The Once and Future Witches
In her new novel, set in the 1890s, author Harrow gathers witchcraft and suffrage into the same sentence, and the authentic historical fight for women’s rights and equality becomes a natural backdrop. Following the death of their abusive father, sisters Bella, Agnes and Juniper are reunited in an imagined New Salem after a seven-year separation, whilst accidentally conjuring a mysterious tower in the middle of town. Each believes themselves abandoned by the others, and their grievances are deep and contentious, even as their blood ties draw them into a world of magic and mayhem. As tensions rise, the small coven grows, and their opposition to oppression stretches beyond demonstrations in the streets to the highest echelons of town politics, where malice lurks behind every shadow, and the flames of hysteria are being deliberately and furiously fanned.

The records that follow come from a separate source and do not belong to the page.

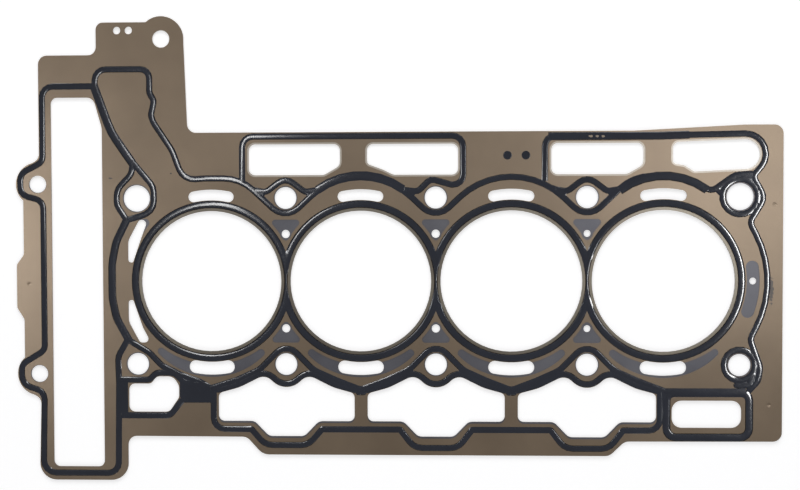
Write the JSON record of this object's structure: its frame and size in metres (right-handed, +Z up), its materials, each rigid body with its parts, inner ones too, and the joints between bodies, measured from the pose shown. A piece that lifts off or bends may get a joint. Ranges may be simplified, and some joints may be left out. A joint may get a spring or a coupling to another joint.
{
  "type": "cylinder head gasket",
  "caption": "Multi-layer steel head gasket of an inline engine, with stopper rings, raised sealing beads, coolant slots, oil windows and a chain case opening.",
  "frame": {"origin": "centre of the head bolt pattern, midway between the second and third cylinders, at the crest of the underside beads", "axes": "+X along the engine away from the chain case, +Y towards the edge with the four windows, +Z up towards the cylinder head"},
  "size_m": [0.4282, 0.2611, 0.0013],
  "materials": {
    "sheet_steel": "satin, lightly coated",
    "carrier_steel": "satin, dark",
    "stopper_steel": "satin, bare",
    "seal_coating": "semi-gloss"
  },
  "bodies": {
    "root": {"bottom_layer": "sheet_steel", "carrier_layer": "carrier_steel", "stopper_ring_1": "stopper_steel", "stopper_ring_2": "stopper_steel", "stopper_ring_3": "stopper_steel", "stopper_ring_4": "stopper_steel", "top_layer": "sheet_steel", "upper_bore_seal": "seal_coating", "upper_liquid_seal": "seal_coating", "lower_bore_seal": "seal_coating", "lower_liquid_seal": "seal_coating", "marking_dots": "seal_coating"}
  },
  "joints": []
}
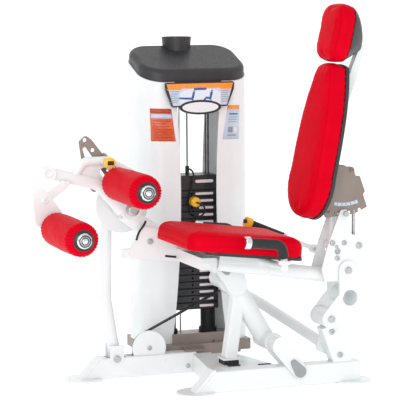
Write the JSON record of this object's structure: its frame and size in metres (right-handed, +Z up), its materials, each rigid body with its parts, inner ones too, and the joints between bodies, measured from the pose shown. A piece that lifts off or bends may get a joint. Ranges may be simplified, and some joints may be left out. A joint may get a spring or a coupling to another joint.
{
  "type": "seated leg curl machine",
  "caption": "Selectorized seated leg curl gym machine with a rocking seat, linked exercise arm, foam rollers, sliding backrest and weight tower.",
  "frame": {"origin": "middle of the machine's overall footprint, on the floor", "axes": "+Z up, the user faces -X, the weight tower stands on the +Y side"},
  "size_m": [1.2902, 1.057, 1.4608],
  "materials": {
    "white_paint": "gloss powder coat",
    "taupe_paint": "satin powder coat",
    "silver_cover": "satin silver paint",
    "charcoal_plastic": "moulded, fine grain",
    "red_vinyl": "upholstery vinyl",
    "black_rubber": "matt",
    "zinc_steel": "zinc plated",
    "chrome": "polished",
    "stack_iron": "black enamel",
    "yellow_plastic": "gloss",
    "white_board": "printed board",
    "cord": "braided"
  },
  "bodies": {
    "root": {"seat_rail": "white_paint", "tower_rail": "white_paint", "cross_member": "white_paint", "rear_post": "white_paint", "brace_tube": "white_paint", "tower_base": "taupe_paint", "shroud_left": "white_paint", "shroud_right": "white_paint", "tower_cap": "charcoal_plastic", "placard": "white_board", "guide_rods": "chrome", "rubber_stops": "black_rubber", "head_frame": "white_paint", "plates_resting": "stack_iron", "tower_cable": "zinc_steel", "belt_pulley_guard": "white_paint", "drive_belt": "black_rubber", "belt_run": "black_rubber", "base_pins": "zinc_steel", "lift_cable": "zinc_steel"},
    "stack": {"stack_head": "stack_iron", "plates_lifted": "stack_iron"},
    "selector": {"selector_pin": "yellow_plastic", "selector_lanyard": "cord"},
    "cable_pulley": {"head_pulley": "charcoal_plastic"},
    "belt_pulley": {"belt_pulley_wheel": "charcoal_plastic"},
    "front_link": {"front_link_frame": "white_paint", "front_link_covers": "silver_cover", "stop_foot": "black_rubber"},
    "rear_link": {"rear_link": "white_paint"},
    "carriage": {"carriage_frame": "white_paint", "handle_bars": "white_paint", "front_arm": "white_paint", "seat_pan": "charcoal_plastic", "seat_cushion": "red_vinyl", "handle_grips": "black_rubber", "handle_caps": "chrome", "carriage_pins": "zinc_steel"},
    "arm": {"arm_frame": "white_paint", "ankle_bracket": "white_paint", "hub_disc": "white_paint"},
    "ankle_roller": {"ankle_pad": "red_vinyl", "ankle_core": "charcoal_plastic"},
    "adjuster": {"pad_adjuster": "taupe_paint"},
    "shin_roller": {"shin_pad": "red_vinyl", "shin_core": "charcoal_plastic"},
    "pull_pin": {"pull_knob": "yellow_plastic"},
    "rod": {"link_rod": "white_paint"},
    "back_link_a": {"back_link_front": "white_paint"},
    "back_link_b": {"back_link_rear": "zinc_steel"},
    "backrest": {"backrest_pad": "red_vinyl", "backrest_shell": "charcoal_plastic", "headrest_pad": "red_vinyl", "headrest_shell": "charcoal_plastic", "back_spine": "white_paint", "sector_plates": "taupe_paint"},
    "lever": {"release_lever": "white_paint", "lever_grip": "black_rubber"},
    "back_lock": {"lock_pin": "zinc_steel"}
  },
  "joints": [
    {"name": "front_link_swing", "type": "hinge", "parent": "root", "child": "front_link", "pos_m": [0.33314, -0.2465, 0.064], "axis": [0, 1, 0], "range_deg": [-0.1, 7.3]},
    {"name": "carriage_rock", "type": "hinge", "parent": "front_link", "child": "carriage", "pos_m": [0.05114, -0.1165, 0.487], "axis": [0, 1, 0], "range_deg": [-0.6, 0.1]},
    {"name": "rear_link_swing", "type": "hinge", "parent": "root", "child": "rear_link", "pos_m": [0.45614, -0.2465, 0.261], "axis": [0, 1, 0], "range_deg": [-0.1, 15.4]},
    {"name": "leg_curl", "type": "hinge", "parent": "carriage", "child": "arm", "pos_m": [-0.24686, -0.0005, 0.685], "axis": [0, -1, 0], "range_deg": [0, 90]},
    {"name": "rod_swing", "type": "hinge", "parent": "root", "child": "rod", "pos_m": [-0.26886, 0.1535, 0.081], "axis": [0, 1, 0], "range_deg": [-0.1, 9.3]},
    {"name": "stack_lift", "type": "slide", "parent": "root", "child": "stack", "axis": [0, 0, 1], "range_m": [-0.0005, 0.1105], "deforming": ["lift_cable"]},
    {"name": "selector_pull", "type": "slide", "parent": "stack", "child": "selector", "axis": [0, -1, 0], "range_m": [0, 0.07]},
    {"name": "cable_pulley_spin", "type": "hinge", "parent": "root", "child": "cable_pulley", "pos_m": [0.11414, 0.4125, 1.122], "axis": [-1, 0, 0], "range_deg": [-1, 133]},
    {"name": "belt_pulley_spin", "type": "hinge", "parent": "root", "child": "belt_pulley", "pos_m": [-0.13186, 0.1535, 0.113], "axis": [0, 1, 0], "range_deg": [-1, 37]},
    {"name": "ankle_roller_spin", "type": "hinge", "parent": "arm", "child": "ankle_roller", "pos_m": [-0.56086, -0.2465, 0.631], "axis": [0, 1, 0], "continuous": true},
    {"name": "pad_slide", "type": "slide", "parent": "arm", "child": "adjuster", "axis": [0.6157, 0, -0.788], "range_m": [0, 0.05]},
    {"name": "shin_roller_spin", "type": "hinge", "parent": "adjuster", "child": "shin_roller", "pos_m": [-0.32086, -0.2465, 0.792], "axis": [0, 1, 0], "continuous": true},
    {"name": "knob_push", "type": "slide", "parent": "arm", "child": "pull_pin", "axis": [0, 1, 0], "range_m": [0, 0.008]},
    {"name": "back_link_swing", "type": "hinge", "parent": "carriage", "child": "back_link_a", "pos_m": [0.48214, -0.2465, 0.538], "axis": [0, 1, 0], "range_deg": [-17.6, 17.6]},
    {"name": "back_link_rear_swing", "type": "hinge", "parent": "carriage", "child": "back_link_b", "pos_m": [0.57414, -0.2465, 0.538], "axis": [0, 1, 0], "range_deg": [-17.7, 17.7]},
    {"name": "back_level", "type": "hinge", "parent": "back_link_a", "child": "backrest", "pos_m": [0.48214, -0.2465, 0.753], "axis": [0, 1, 0], "range_deg": [-17.7, 17.7]},
    {"name": "lever_lift", "type": "hinge", "parent": "carriage", "child": "lever", "pos_m": [0.50814, -0.0165, 0.493], "axis": [0, 1, 0], "range_deg": [0, 10]},
    {"name": "lock_slide", "type": "slide", "parent": "carriage", "child": "back_lock", "axis": [0, 1, 0], "range_m": [-0.0001, 0.0074]}
  ],
  "couplings": [
    {"joint": "front_link_swing", "follows": "leg_curl", "ratio": 0.079},
    {"joint": "carriage_rock", "follows": "leg_curl", "ratio": -0.0033},
    {"joint": "rear_link_swing", "follows": "leg_curl", "ratio": 0.1686},
    {"joint": "rod_swing", "follows": "leg_curl", "ratio": 0.1013},
    {"joint": "stack_lift", "follows": "leg_curl", "m_per_rad": 0.070028},
    {"joint": "cable_pulley_spin", "follows": "leg_curl", "ratio": 1.4589},
    {"joint": "belt_pulley_spin", "follows": "leg_curl", "ratio": 0.4},
    {"joint": "back_link_rear_swing", "follows": "back_link_swing", "ratio": 1},
    {"joint": "back_level", "follows": "back_link_swing", "ratio": -1},
    {"joint": "lock_slide", "follows": "lever_lift", "m_per_rad": 0.041253}
  ]
}
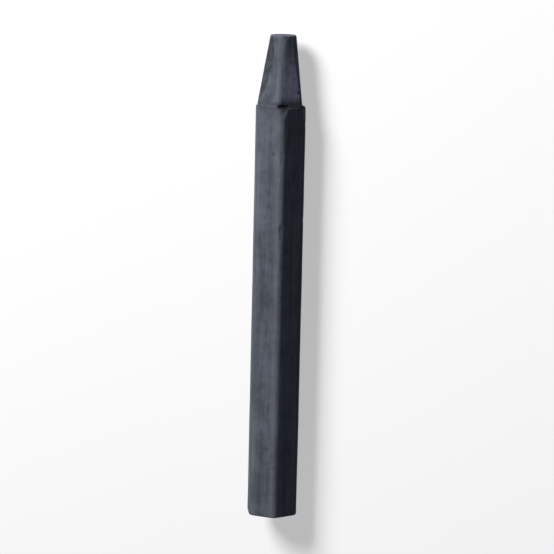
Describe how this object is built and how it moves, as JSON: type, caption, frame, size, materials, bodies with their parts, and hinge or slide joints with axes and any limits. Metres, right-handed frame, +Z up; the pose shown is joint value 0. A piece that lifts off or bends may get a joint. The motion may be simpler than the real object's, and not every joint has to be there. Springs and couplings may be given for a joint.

Harrow populates her wryly humorous, ultra-feminist fantasy with mildly distorted nursery rhymes (“Little Girl Blue”) and fairy tales (“The Sisters Grimm”). She gives the three sisters beautifully wrought, distinctive characteristics, strong yet fallible: James Juniper is antagonistic and recklessly brave, Beatrice Belladonna studious and thoughtful, Agnes Amaranth fearful and uneasy, with good reason.
Many of the coven suffer abuse and imprisonment by Inquisition-like henchmen as events come to an explosive conclusion, after which comes a deeply satisfying epilogue. To say more would be to give away spoilers, of which there are many. Most interesting is the idea that it isn’t witch blood which offers a potential for women’s power, but rather the “will, the way and the words” passed down through the generations. This adds intriguing speculation to the idea that there’s no such thing as witches. “That’s all magic is really: the space between what you have and what you need.” Eagerly recommended to readers of Louisa Morgan, Katherine Howe and Paula Brackston.